Thursday 7 April 2016


It's Blogging Good Read time again! This month I've been joined by Gwen from Shutters & Letters and Kezzie from Kezzie AG. Huge thanks to them both for jumping in at short notice! Yes, I am very forgetful and didn't remember to actually organise participants in time. I'm trying to improve. On that note, if you want to join in (new or experienced, all BGR folk are welcome!), please let me know.

Anyway, what did we read this month?

My choice was 84 Charing Cross Roadby Helene Hanff:


 Janet mentioned this book in her 2015 book review post and I immediately whacked it on my to-read list. I love epistolary books. It doesn't matter if they're fiction or non fiction. Put a series of letters/telegrams/emails/diary entries in front of me and I'm a happy reader. Not only is this a book of letters, it's a book of letters about BOOKS. Could there be anything better?

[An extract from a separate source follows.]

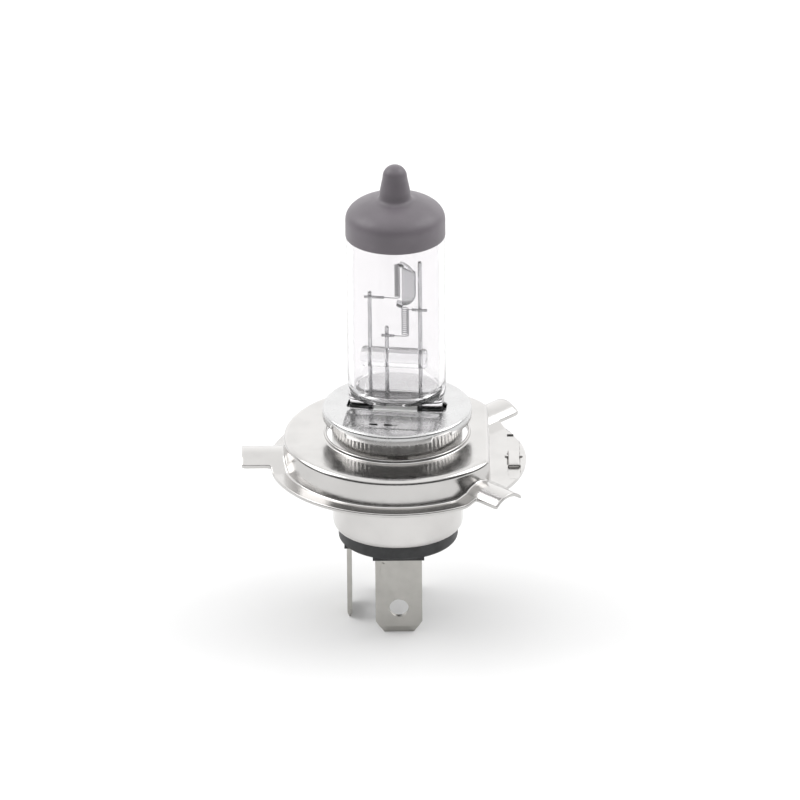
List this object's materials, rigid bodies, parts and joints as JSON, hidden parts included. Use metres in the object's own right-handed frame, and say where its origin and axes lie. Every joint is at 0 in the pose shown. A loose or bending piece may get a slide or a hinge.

It's an incredibly charming, easy to read book, consisting of a series of letters between Helene Hanff, an author living in New York, and the members of staff at Marks & Co antiquarian bookshop at 84 Charing Cross Road. They span twenty years or so and even though it's not a long book, the letters beautifully capture the relationships and personalities, whims and all, of everyone concerned. Most importantly, they all love books. I could listen to people rhapsodising about old editions and favourite authors all day, so this is like a little slice of bookish heaven to me.

What did Gwen think?

It's an unusual book, this. I often find letter- formed stories hard to read, so I listened to it as an audio book, which worked well. The upside of the letters is that, as far as we are aware, they are all real and the correspondents slowly come to life as the years go past. The downside? I can't help thinking they are edited. There are considerably more from Hanff to the bookshop than the other way around, and unfortunately I found the London characters much more interesting. Hanff comes across, despite her generosity to the staff in sending food parcels, as somewhat of a diva, and I often found myself rolling my eyes at her. It's a pleasant enough tale but unfortunately not quite up there with The Guernsey Literary And Potato Peel Pie Society, which I couldn't help but compare it to.

How about Kezzie?

I absolutely adore fiction written using the narrative technique of letters between characters and I think that 84 Charing Cross road was the first of this kind I ever read. There is so much opportunity to imagine the world and moments and occurences that are unwritten between the missives. This book is utterly gorgeous seeing Frank Doel and Helene Hanff start off so formally and relax into an easy familiarity. Hanff has a great sense of humour in her writing- eccentric and witty. I became a part of the affection which all at Marks & Co hold Helen in, through her generosity in sending the employees at Marks and Co and subsidiary characters food during the rationing. The book is one which attaches you emotionally quite early on and I spent this second reading of the book (it's been at least a decade since I last read it) willing Helene to go to England to meet Frank and co. The ending (no spoilers) made me react emotionally. I knew it was coming but still, that didn't change anything! This is a brilliant book which you can read in an hour or so- brilliant!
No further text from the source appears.